I'm happy to take the second question regarding Aegon transaction. We closed Turkey or Hungary, and I explained the effect on the income statement in 2022. What is still open is Poland and Romania, the closing has not taken place so far, but from the impact, Poland and Romania are by far the biggest parts from the Polish and Romanian entities, we expect around EUR 100 million additional premium volume to Aegon.
Last question on the dividend. As I also explained, we are little bit cautious when it comes to the outlook due to the macroeconomic environment, which is still challenging. You see a small U.S. bank is going bankrupt and the capital markets are in an international way quite heavily affected. So there's still a lot of, let me say, uncertainty and also some disruptive elements that could take place in the next year. So taking all this into account, we do not give a concrete outlook for 2023. When it comes to the dividend, our dividend yield is very attractive with 5.08% and also the dividend is higher than last year and taking all these aspects into account our dividend -- proposed dividend, we think it is very attractive.
Okay. Again for the profit -- pretax profit contribution by the Aegon [indiscernible] in 2022 and this type of form in the presentation?
From Aegon Hungary and Turkey, we have impact in the Extended CEE segment with premiums increase of more than EUR 300 million, so EUR 310 million. The profit contribution for Hungary is minus 29%. This is taking into account the additional tax on the insurance premium and also the depreciation and impairments of insurance portfolios and customer base already mentioned. In Special Markets, we have additional premiums of EUR 130 million. The profit contribution of Aegon Turkey insurance companies is around EUR 6.3 million. These are the main effects last year.
[Operator Instructions]
There are no further questions at this time. I hand now back to Nina for closing comments.
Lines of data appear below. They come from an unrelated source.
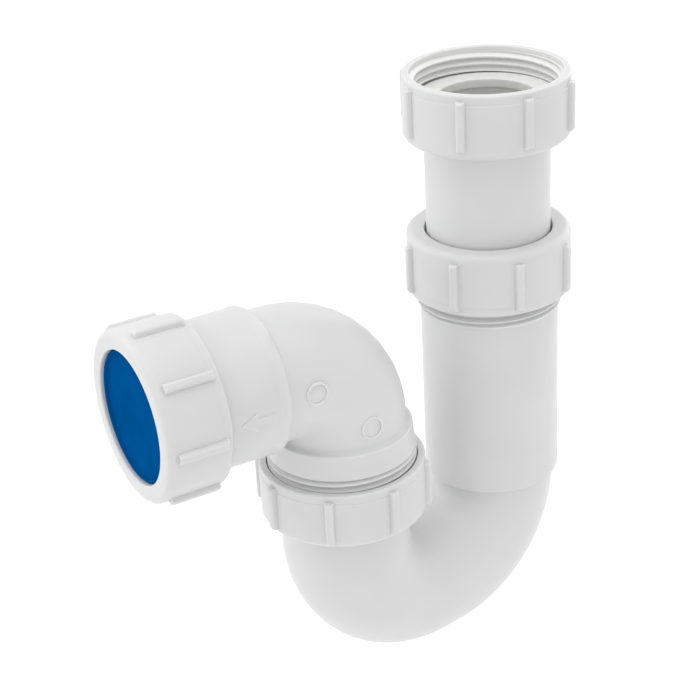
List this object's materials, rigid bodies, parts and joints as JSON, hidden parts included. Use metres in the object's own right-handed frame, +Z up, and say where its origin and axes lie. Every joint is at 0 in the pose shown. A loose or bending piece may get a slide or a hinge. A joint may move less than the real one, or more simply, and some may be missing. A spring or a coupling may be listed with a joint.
{
  "type": "p trap",
  "caption": "Adjustable-inlet P trap: lugged coupling nut, telescopic inlet tube, U-bend, union nut, swivelling elbow and threaded compression outlet with a pull-out blank.",
  "frame": {"origin": "centre of the coupling nut's open mouth", "axes": "+Z up the inlet axis, out of the coupling nut; the U-bend runs from the inlet axis along -X"},
  "size_m": [0.1659, 0.0673, 0.1898],
  "materials": {
    "white_pp": "satin",
    "washer": "matte",
    "seal_rubber": "matte",
    "slip_ring": "satin",
    "blue_blank": "satin"
  },
  "bodies": {
    "inlet": {"inlet_tube": "white_pp", "inlet_washer": "washer"},
    "coupling": {"coupling_nut": "white_pp"},
    "trap": {"trap_body": "white_pp", "height_seal": "seal_rubber", "union_washer": "washer"},
    "height_ring": {"height_slip_ring": "slip_ring"},
    "height_grip": {"height_nut": "white_pp"},
    "elbow": {"outlet_elbow": "white_pp", "outlet_seal": "seal_rubber"},
    "union_ring": {"union_split_ring": "slip_ring"},
    "union_grip": {"union_nut": "white_pp"},
    "outlet_ring": {"outlet_slip_ring": "slip_ring"},
    "outlet_grip": {"outlet_nut": "white_pp"},
    "blank": {"outlet_blank": "blue_blank"}
  },
  "joints": [
    {"name": "coupling_nut_spin", "type": "hinge", "parent": "inlet", "child": "coupling", "pos_m": [0, 0, 0], "axis": [0, 0, 1], "continuous": true},
    {"name": "height_slide", "type": "slide", "parent": "inlet", "child": "trap", "axis": [0, 0, 1], "range_m": [-0.025, 0.024]},
    {"name": "height_nut_rise", "type": "slide", "parent": "trap", "child": "height_ring", "axis": [0, 0, 1], "range_m": [0, 0.00692]},
    {"name": "height_nut_turn", "type": "hinge", "parent": "height_ring", "child": "height_grip", "pos_m": [0, 0, -0.0623], "axis": [0, 0, 1], "range_deg": [0, 1080]},
    {"name": "elbow_swivel", "type": "hinge", "parent": "trap", "child": "elbow", "pos_m": [-0.06558, 0, -0.1102], "axis": [0, 0, 1], "range_deg": [-105, 124]},
    {"name": "union_nut_drop", "type": "slide", "parent": "elbow", "child": "union_ring", "axis": [0, 0, -1], "range_m": [0, 0.00692]},
    {"name": "union_nut_turn", "type": "hinge", "parent": "union_ring", "child": "union_grip", "pos_m": [-0.06558, 0, -0.1102], "axis": [0, 0, -1], "range_deg": [0, 1080]},
    {"name": "outlet_nut_draw", "type": "slide", "parent": "elbow", "child": "outlet_ring", "axis": [-0.9856, 0.1692, 0], "range_m": [0, 0.00692]},
    {"name": "outlet_nut_turn", "type": "hinge", "parent": "outlet_ring", "child": "outlet_grip", "pos_m": [-0.12422, 0.01007, -0.0751], "axis": [-0.9856, 0.1692, 0], "range_deg": [0, 1080]},
    {"name": "blank_pull", "type": "slide", "parent": "outlet_ring", "child": "blank", "axis": [-0.9856, 0.1692, 0], "range_m": [0, 0.07]}
  ],
  "couplings": [
    {"joint": "height_nut_turn", "follows": "height_nut_rise", "rad_per_m": 2721.2},
    {"joint": "union_nut_turn", "follows": "union_nut_drop", "rad_per_m": 2721.2},
    {"joint": "outlet_nut_turn", "follows": "outlet_nut_draw", "rad_per_m": 2721.2}
  ]
}
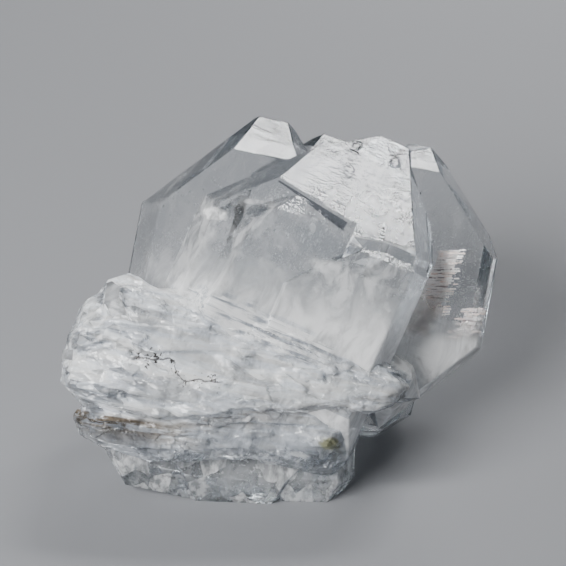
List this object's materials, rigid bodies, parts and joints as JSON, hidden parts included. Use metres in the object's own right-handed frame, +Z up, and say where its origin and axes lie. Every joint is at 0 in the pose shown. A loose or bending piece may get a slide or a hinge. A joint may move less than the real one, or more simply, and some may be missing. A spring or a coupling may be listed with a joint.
{
  "type": "faden quartz cluster",
  "caption": "Mineral specimen: clear tabular quartz crystals grown side by side out of a milky, layered root, resting on a flat cut face.",
  "frame": {"origin": "under the middle of the cluster, on the level that it rests on", "axes": "+Z up, +X to the right along the root, -Y towards the side that the crystals' broad faces look to"},
  "size_m": [0.0624, 0.0452, 0.0407],
  "materials": {
    "quartz": "natural quartz: clear, glassy crystal faces over a milky white, fibrous, broken root"
  },
  "bodies": {
    "root": {"quartz_cluster": "quartz"}
  },
  "joints": []
}
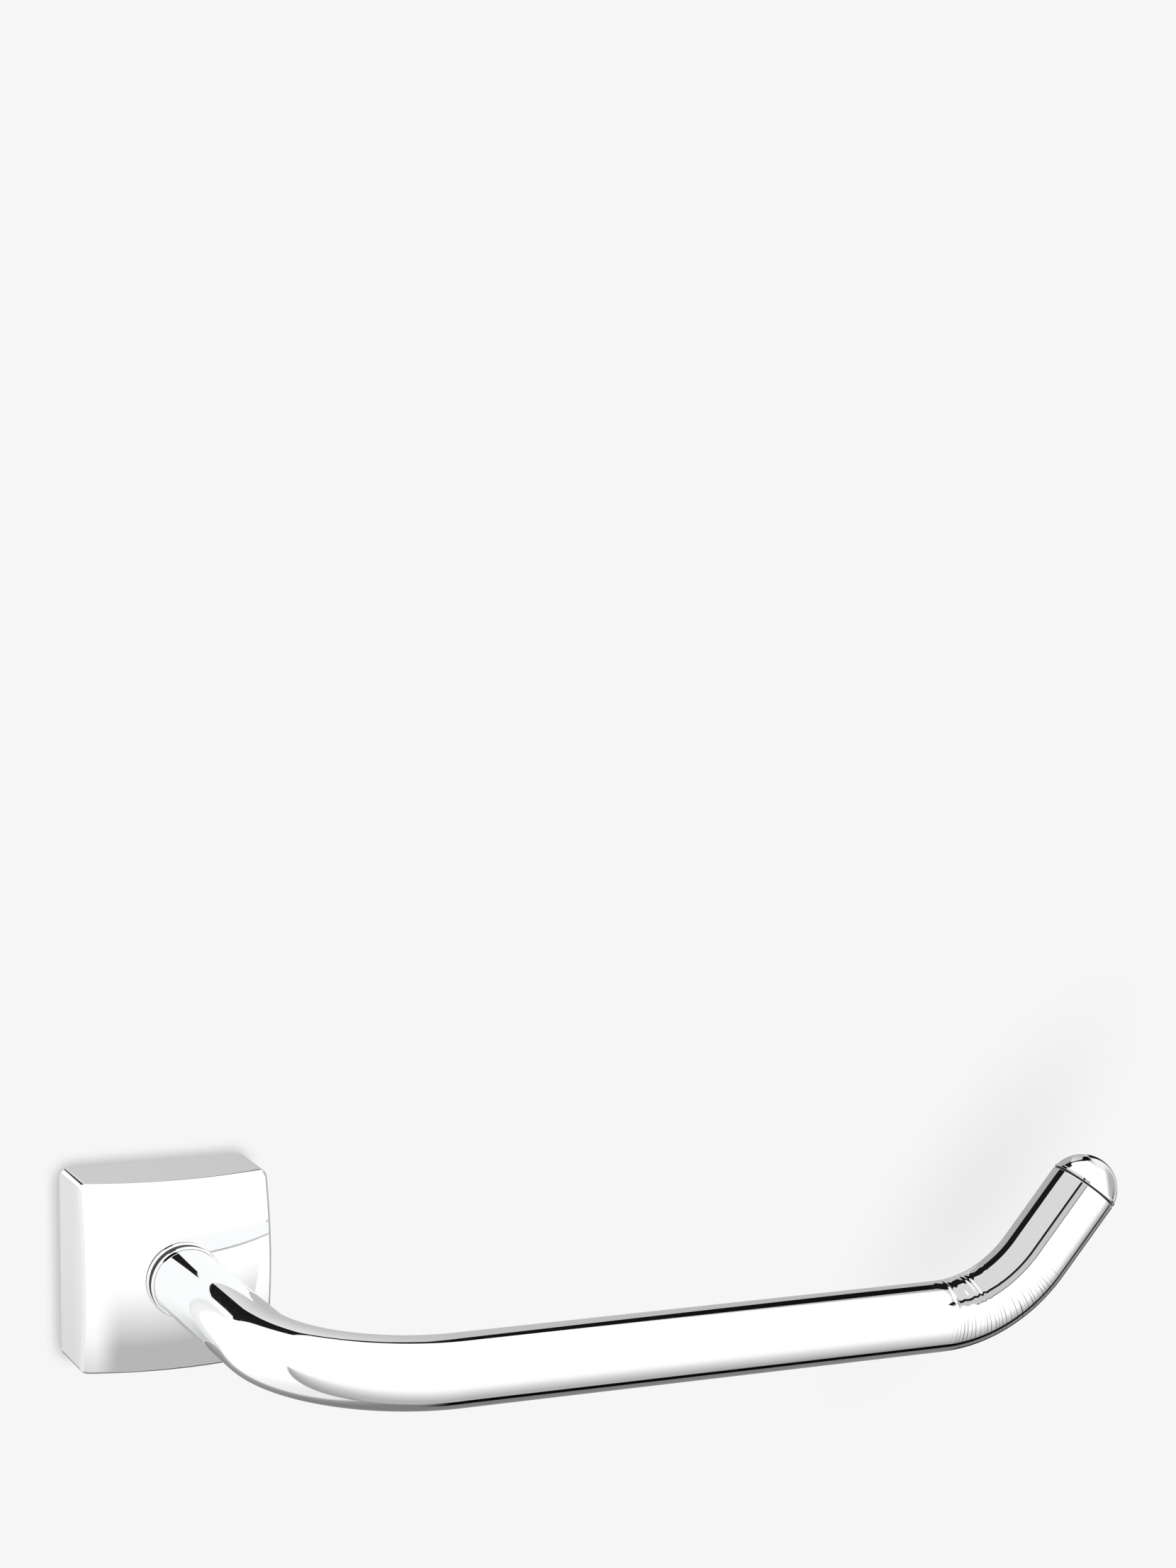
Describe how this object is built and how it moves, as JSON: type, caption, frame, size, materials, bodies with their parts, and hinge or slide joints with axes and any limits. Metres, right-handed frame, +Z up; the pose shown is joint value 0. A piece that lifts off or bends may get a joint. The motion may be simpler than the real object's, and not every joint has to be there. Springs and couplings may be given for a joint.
{
  "type": "wall-mounted roll holder",
  "caption": "Wall-mounted single-arm roll holder: square domed rose, bent chromed tube arm with an upturned, capped tip, clamped to a hidden wall bracket.",
  "frame": {"origin": "the point on the wall's face behind the centre of the rose", "axes": "+X along the bar from the rose towards the tip, +Y into the wall, +Z up"},
  "size_m": [0.2161, 0.111, 0.0569],
  "materials": {
    "chromed_casting": "polished chrome plate on a zinc casting",
    "chromed_tube": "polished chrome plate on brass tube, with plating hairlines at the bends",
    "chromed_turning": "polished chrome plate on turned brass",
    "zinc_plated_steel": "bright zinc plate",
    "raw_brass": "as turned",
    "gasket_rubber": "matte"
  },
  "bodies": {
    "wall_mount": {"wall_gasket": "gasket_rubber", "wall_bracket": "zinc_plated_steel"},
    "holder": {"rose_cover": "chromed_casting", "collar_ring": "chromed_turning", "collar_seal": "gasket_rubber", "collar_lip": "chromed_turning", "arm_tube": "chromed_tube", "end_cap": "chromed_turning", "tube_insert": "raw_brass", "anti_rotation_pin": "zinc_plated_steel", "flat_washer": "zinc_plated_steel", "spring_washer": "zinc_plated_steel", "arm_fixing_screw": "zinc_plated_steel"},
    "set_screw": {"grub_screw": "zinc_plated_steel"}
  },
  "joints": [
    {"name": "holder_slide", "type": "slide", "parent": "wall_mount", "child": "holder", "axis": [0, -1, 0], "range_m": [0, 0.012]},
    {"name": "grub_screw_travel", "type": "slide", "parent": "holder", "child": "set_screw", "axis": [0, 0, -1], "range_m": [0, 0.0025]}
  ]
}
Thank you for listening in and for your questions. Our next scheduled events are the AGM on the 26th of May followed by the first quarter update on the 31st of May, 2023. In case of further questions, the Investor Relations team is there for you. Please reach out. And once again, thank you. Have a nice day, and goodbye.
Bye-bye.
Bye-bye.
Bye.
Ladies and gentlemen, the conference has now concluded, and you may disconnect your telephone. Thank you for joining, and have a pleasant day. Goodbye.